Now I appreciate that it is not new or even unusual for music acts to use their platform to make political statements. This is something that has always happened. And right now it is very easy, and in fact a bit lazy, to take a swipe at the Tories to try and get the masses to buy into your message.


However, this incident did lead me to a rather disturbing realization. THAT IT IS ABSOLUTELY FINE IN MODERN SOCIETY TO PUBLICLY INSULT, IN A RATHER VULGAR WAY, AN ENTIRE GROUP OF PEOPLE, WITHOUT RISK OF BEING CANCELLED. And Conservative voters are THAT group.


What performers like Goat Girl and so many others fail to realise, is that when you publicly attack “The Tories”, you are not simply levelling criticism at a small group of MPs who preside over our Parliament. You are in fact attacking every individual member of the public in this country that voted for them, agrees with their principles and aligns themselves with their political ideologies. At last count, this represented approximately 14million people in the UK (or 43% of everyone who voted in the 2019 General Election).


Now just imagine for one minute that the band had substituted the word “Tories” for the word “gays” or the word “blacks”. What do you think would happen? I’ll tell you… their statement would be met in the first instance with condemnation from the crowd, I suspect taking the form of an initial disbelieving silence followed by angry boos. They would likely take no further part in the tour, quite rightly losing their spot as a support act to the main event for all future dates. They would be dropped from their record label, and quite likely find it very difficult to get another record deal with anyone. Like it or not, that is how cancel culture operates these days. Depending on how public the incident became, they could also expect a furious backlash across social media, and even in the mainstream media.


But none of this happened. The crowd responded to the statement with an undercurrent of general agreement, and the band continued playing. As far as I am aware, they have continued to support Foals on their UK tour, and the statement received no publicity.


So, what is the difference? Why is it deemed completely acceptable to express prejudicial sentiment against a group of people based on their political views, when it would be considered a hate crime to do so against virtually any other group in society?

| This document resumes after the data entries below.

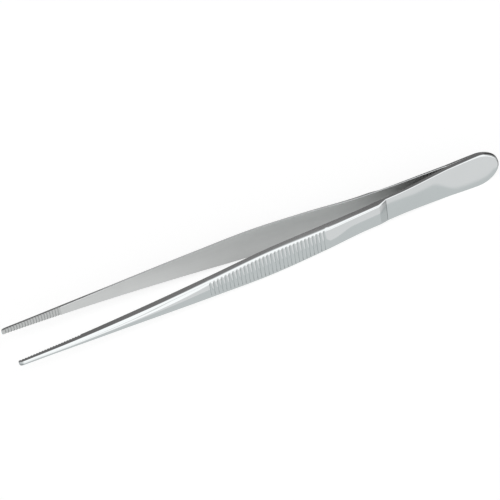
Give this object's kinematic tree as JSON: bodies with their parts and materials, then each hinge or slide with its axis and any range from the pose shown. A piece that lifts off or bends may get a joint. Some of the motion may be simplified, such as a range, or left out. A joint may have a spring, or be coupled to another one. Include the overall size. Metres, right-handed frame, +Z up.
{
  "type": "thumb forceps",
  "caption": "Slender steel thumb forceps with tapered serrated jaws, grooved finger grips and a welded rounded butt, for picking up and holding dressings and tissue.",
  "frame": {"origin": "under the middle of the bounding box, on the plane that the narrow edges rest on", "axes": "+X along the instrument from the jaws to the butt, +Y across the opening from the front arm to the rear arm, +Z up across the width of the arms"},
  "size_m": [0.146, 0.0166, 0.0108],
  "materials": {
    "polished_steel": "stainless steel, polished outer faces and butt, satin-ground inner faces and narrow sides"
  },
  "bodies": {
    "root": {"front_arm": "polished_steel", "rear_arm": "polished_steel"}
  },
  "joints": []
}
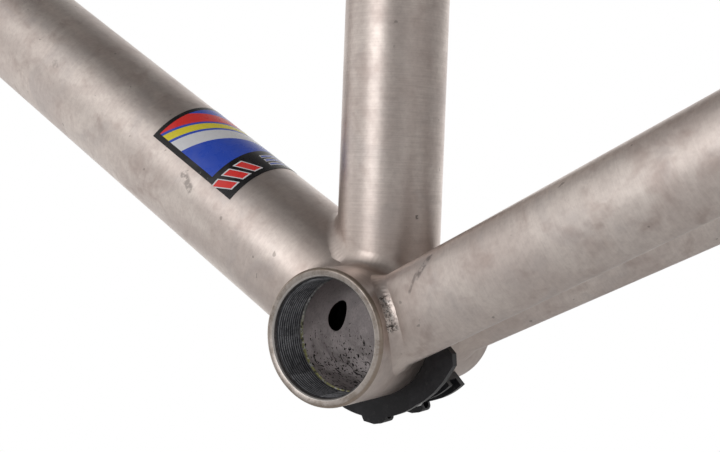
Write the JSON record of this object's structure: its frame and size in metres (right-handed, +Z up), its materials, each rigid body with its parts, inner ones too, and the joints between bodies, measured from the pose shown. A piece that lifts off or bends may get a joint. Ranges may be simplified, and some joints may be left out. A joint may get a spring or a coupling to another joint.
{
  "type": "bicycle frame",
  "caption": "Diamond road bicycle frame of welded titanium tubes with a threaded bottom bracket shell, cable guide, dropouts and cable adjusters.",
  "frame": {"origin": "centre of the bottom bracket shell, on its axis", "axes": "+X towards the front wheel, +Y towards the rider's left along the shell's axis, +Z up"},
  "size_m": [0.8886, 0.1486, 0.6096],
  "materials": {
    "titanium": "satin brushed titanium, warm grey",
    "titanium_shell": "turned titanium, bright at the cut faces",
    "guide_plastic": "matte black moulded plastic",
    "knob_plastic": "matte black moulded plastic",
    "screw_steel": "stainless steel",
    "collar_aluminium": "satin anodised aluminium",
    "stop_aluminium": "satin cast aluminium",
    "decal_film": "printed gloss film in blue, white, red and yellow with a black border"
  },
  "bodies": {
    "frame": {"bottle_bosses": "titanium", "bottom_bracket_shell": "titanium_shell", "brake_bolt_boss": "titanium", "brake_bridge": "titanium", "brake_cable_stops": "titanium", "cable_guide": "guide_plastic", "cable_guide_screw": "screw_steel", "cable_stop_bolts": "screw_steel", "cable_stop_left": "stop_aluminium", "cable_stop_right": "stop_aluminium", "chainstay_bridge": "titanium", "chainstay_left": "titanium", "chainstay_right": "titanium", "derailleur_cable_stop": "titanium", "down_tube": "titanium", "down_tube_decal": "decal_film", "dropout_left": "titanium", "dropout_right": "titanium", "head_tube": "titanium", "seat_collar": "collar_aluminium", "seat_collar_bolt": "screw_steel", "seat_tube": "titanium", "seatpost_sleeve": "titanium", "seatstay_left": "titanium", "seatstay_right": "titanium", "shifter_bosses": "titanium", "top_tube": "titanium"},
    "knob_left": {"adjuster_knob_left": "knob_plastic"},
    "barrel_left": {"adjuster_barrel_left": "screw_steel"},
    "knob_right": {"adjuster_knob_right": "knob_plastic"},
    "barrel_right": {"adjuster_barrel_right": "screw_steel"}
  },
  "joints": [
    {"name": "knob_left_turn", "type": "hinge", "parent": "frame", "child": "knob_left", "pos_m": [0.30905, 0.0285, 0.35428], "axis": [-0.6748, 0, -0.738], "range_deg": [0, 3601]},
    {"name": "barrel_left_slide", "type": "slide", "parent": "frame", "child": "barrel_left", "axis": [0.6748, 0, 0.738], "range_m": [0, 0.008]},
    {"name": "knob_right_turn", "type": "hinge", "parent": "frame", "child": "knob_right", "pos_m": [0.30905, -0.0285, 0.35428], "axis": [-0.6748, 0, -0.738], "range_deg": [0, 3601]},
    {"name": "barrel_right_slide", "type": "slide", "parent": "frame", "child": "barrel_right", "axis": [0.6748, 0, 0.738], "range_m": [0, 0.008]}
  ],
  "couplings": [
    {"joint": "knob_left_turn", "follows": "barrel_left_slide", "rad_per_m": 7854},
    {"joint": "knob_right_turn", "follows": "barrel_right_slide", "rad_per_m": 7854}
  ]
}
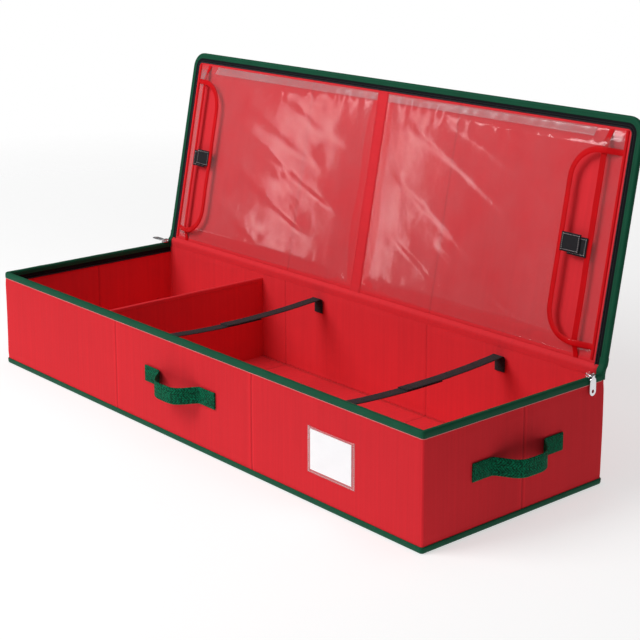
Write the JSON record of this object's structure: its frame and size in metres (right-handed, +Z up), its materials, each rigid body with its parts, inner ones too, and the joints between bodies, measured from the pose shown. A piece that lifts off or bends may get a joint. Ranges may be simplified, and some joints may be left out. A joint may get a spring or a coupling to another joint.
{
  "type": "gift wrap organizer",
  "caption": "Long red cloth storage box for gift wrap, its zipped lid open with two clear pockets, green binding and webbing handles, a divider, hold-down straps and a label sleeve.",
  "frame": {"origin": "middle of the box's underside, on the surface it stands on", "axes": "+X along the box's length to the right of someone facing the open box, +Y to the hinge side, +Z up"},
  "size_m": [1.1049, 0.4612, 0.5187],
  "materials": {
    "red_cloth": "plain woven cloth, matt",
    "red_lining": "plain woven cloth, slight sheen",
    "stiffener_board": "hidden fibreboard",
    "green_binding": "ribbed edge binding",
    "green_webbing": "woven webbing",
    "black_zip_tape": "coil zip tape",
    "black_webbing": "woven webbing",
    "clear_film": "clear flexible vinyl",
    "red_tape": "satin binding tape",
    "hook_and_loop": "napped hook-and-loop",
    "zip_metal": "polished plating",
    "white_card": "blank card"
  },
  "bodies": {
    "box": {"base_cloth": "red_cloth", "outer_shell": "red_cloth", "hinge_strip": "red_cloth", "divider_cover": "red_cloth", "inner_lining": "red_lining", "base_board_1": "stiffener_board", "base_board_2": "stiffener_board", "base_board_3": "stiffener_board", "front_board_1": "stiffener_board", "front_board_2": "stiffener_board", "front_board_3": "stiffener_board", "back_board_1": "stiffener_board", "back_board_2": "stiffener_board", "back_board_3": "stiffener_board", "left_board_1": "stiffener_board", "left_board_2": "stiffener_board", "right_board_1": "stiffener_board", "right_board_2": "stiffener_board", "divider_board": "stiffener_board", "rim_binding_front": "green_binding", "rim_binding_left": "green_binding", "rim_binding_right": "green_binding", "base_binding_front": "green_binding", "base_binding_back": "green_binding", "base_binding_left": "green_binding", "base_binding_right": "green_binding", "front_handle": "green_webbing", "left_handle": "green_webbing", "right_handle": "green_webbing", "box_zip_tape": "black_zip_tape", "left_strap_front": "black_webbing", "left_strap_back": "black_webbing", "right_strap_front": "black_webbing", "right_strap_back": "black_webbing", "label_sleeve": "clear_film"},
    "lid": {"lid_cover": "red_cloth", "lid_lining": "red_lining", "lid_board_1": "stiffener_board", "lid_board_2": "stiffener_board", "lid_board_3": "stiffener_board", "lid_binding": "green_binding", "lid_zip_tape": "black_zip_tape", "lid_centre_band": "red_tape", "left_pocket_film": "clear_film", "left_pocket_lip": "clear_film", "left_mouth_tape": "red_tape", "left_lip_tape": "red_tape", "left_closure_tab": "hook_and_loop", "left_closure_patch": "hook_and_loop", "right_pocket_film": "clear_film", "right_pocket_lip": "clear_film", "right_mouth_tape": "red_tape", "right_lip_tape": "red_tape", "right_closure_tab": "hook_and_loop", "right_closure_patch": "hook_and_loop"},
    "right_slider": {"right_zip_slider": "zip_metal"},
    "left_slider": {"left_zip_slider": "zip_metal"},
    "right_pull": {"right_zip_pull": "zip_metal"},
    "left_pull": {"left_zip_pull": "zip_metal"},
    "label_card": {"label_card": "white_card"}
  },
  "joints": [
    {"name": "lid_hinge", "type": "hinge", "parent": "box", "child": "lid", "pos_m": [0, 0.1752, 0.171], "axis": [1, 0, 0], "range_deg": [0, 101]},
    {"name": "right_zip_travel", "type": "slide", "parent": "box", "child": "right_slider", "axis": [0, -1, 0], "range_m": [0, 0.296]},
    {"name": "left_zip_travel", "type": "slide", "parent": "box", "child": "left_slider", "axis": [0, -1, 0], "range_m": [0, 0.31]},
    {"name": "right_pull_swing", "type": "hinge", "parent": "right_slider", "child": "right_pull", "pos_m": [0.5236, 0.148, 0.168], "axis": [0, 1, 0], "range_deg": [-150, 0]},
    {"name": "left_pull_swing", "type": "hinge", "parent": "left_slider", "child": "left_pull", "pos_m": [-0.5236, 0.162, 0.168], "axis": [0, 1, 0], "range_deg": [-90, 60]},
    {"name": "card_travel", "type": "slide", "parent": "box", "child": "label_card", "axis": [0, 0, 1], "range_m": [0, 0.06]}
  ]
}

We are led to believe that we live in a society that encourages free speech and freedom of opinion, which surely makes me entitled to hold and voice political sentiment free from prejudice, provided I am not hurting anyone in doing so?


Sure, none of us are born with our political views, in the way that others are born into a race or a sexual persuasion. But then neither are we born into religion. Both religion and political persuasion are a product of nurture rather than nature, and our views in both regards are molded through our upbringing and influenced by the views of our family and friends from a young age. And yet prejudice based on religious views is rightly considered a hate crime.


The fact that I can sit in an arena to watch a gig for entertainment purposes and to enjoy a few hours of escapism from real life, and find myself being made to feel alienated and prejudiced against because of my political allegiances by a band whose political views I did not ask to hear (and pay up to £100 for the privilege), represents an irrefutable inconsistency in how our society selectively applies its cancel-culture mentality.

Surely this is a wrong that must be addressed?


How was Angela Rayner allowed to get away so easily with her “Tory scum” comments? As a reminder, here are the words she used when talking about Tory ministers in her speech to Labour party members in September 2021…


“We cannot get any worse than a bunch of scum, homophobic, racist, misogynistic, absolute vile…banana republic, vile, nasty, Etonian…piece of scum”


I know that she was specifically referring to MPs in Westminster at the time. However, as a Conservative voter I inherently align my views and values to those of our Tory MPs, and therefore by association she was also insulting me and anyone else like me with these vile slurs. As such, I consider Miss Rayner’s comments are aimed at me as much as they are at the MPs I voted for, and to that effect consider myself a victim of a hate crime committed by Miss Rayner.


I am not racist, homophobic or misogynistic. I consider the accusation defaming, and do not consider that her faux-apology issued days later (only I might add after considerable pressure, having initially refused to apologise on the basis that she was “angry”) was sufficient to close the issue.


Of course the mainstream media failed to adequately follow up the incident. If it had been a Conservative minister using such language to disparage his Labour equivalents then I suspect he would have faced pressure to resign, as is the fashion these days.


The point is, from top to bottom in our society it is somehow completely acceptable to publicly express a prejudice against others for being Tory. This is the last form of acceptable prejudice in our progressive society, and I believe it has to change. The example has to be set by our MPs first and foremost, from whom we should expect better.